Sixth Sunday of Easter (Year A)
I was a bit undecided about how to comment on this Sunday’s readings, because at first they seemed to lack a common theme, pointing to different directions. Is this Sunday just about tying up a few loose ends? Actually, the main point is brought forth, as usual, by the Gospel: Jesus announces his forthcoming Ascension, but promises to give his followers another Paraclete, the Holy Spirit. But still: how does this story connect with the other two readings?
Well, after a brief reflection I believe I got it; today’s theme is: examples of catholicity in action. The common thread, in other words, is: if you make the effort to look with an attentive eye, you will discover how Catholic the mythical primitive Christian community was.

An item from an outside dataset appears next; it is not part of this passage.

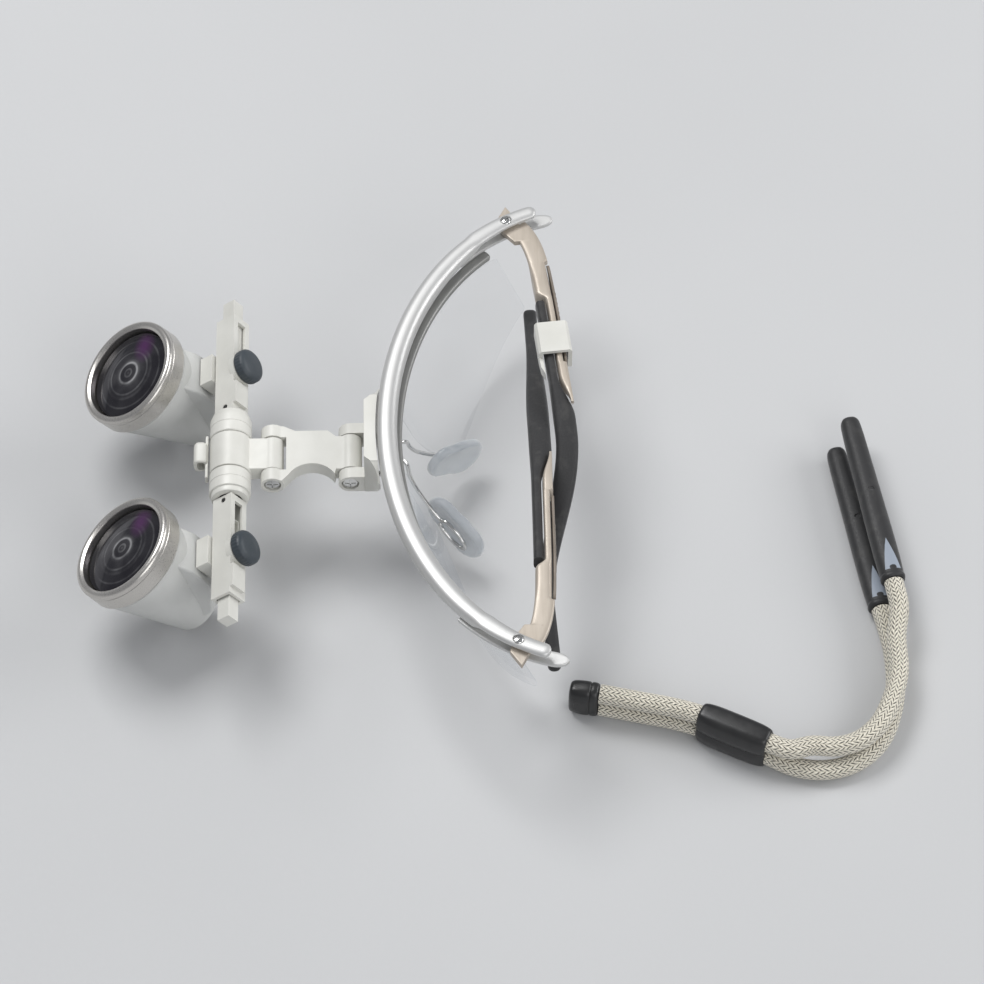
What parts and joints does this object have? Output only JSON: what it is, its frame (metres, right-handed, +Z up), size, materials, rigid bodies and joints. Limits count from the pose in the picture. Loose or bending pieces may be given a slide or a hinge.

Indeed in the First Reading we find Philip preaching in Samaria, that is, a region outside the respectable and properly recognized Israel. One could also focus on miracles, which may be of interest to us, but that’s not the subject of the passage. The meat of the story is represented by the concern of the Apostles, to maintain a cohesive and united community, confirming the brothers in faith. Even though it was already an apostle who converted these Samaritans, their next step is to send two more apostles, including Peter himself, to consolidate the result and visibly show the need to be together, part of a universal church. See how this is far removed from modern concepts like the independence of local churches, designed to cover all sorts of tastes!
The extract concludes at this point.